We move on to a prosperous village where Greeks have reached an accomodation with the Turks.  Each year the village puts on a Passion Play.  Priest Patriarcheas (Gert Fröbe) casts the parts.  He picks the son of the wealthiest man to play the Apostle John, the postman to play Peter, the town prostitute Katerina (Melina Mercouri) to play Mary Magdalene, one of her reprobate customers as Judas and a stuttering shepherd  to play Jesus.

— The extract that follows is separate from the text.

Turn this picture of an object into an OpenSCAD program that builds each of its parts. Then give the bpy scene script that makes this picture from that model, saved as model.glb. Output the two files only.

The dispossessed villagers arrive in town.  Patriarchais and the wealthy man tell the villagers that they will never get rid of these “beggars” if they help them.  Finally one of the women collapses dead and Patriarchais declares that the people have cholera and no one should go near them.  Fotis knows these people have plenty of uncultivated land and takes his flock into the hills nearby where they continue to starve.  He refuses to move on.

Finally, the villagers playing Jesus and John go up to the hills.  They discover the people there do not have cholera and need help.  The greed and fear of reprisal by the establishment makes Patriarchais fight them every step of the way.  The tragedy plays out a lot like the Passion Play.

The story is simple but very moving and well filmed by Dassin.  The message is timeless. Unfortunately, the print on YouTube does not measure up in quality.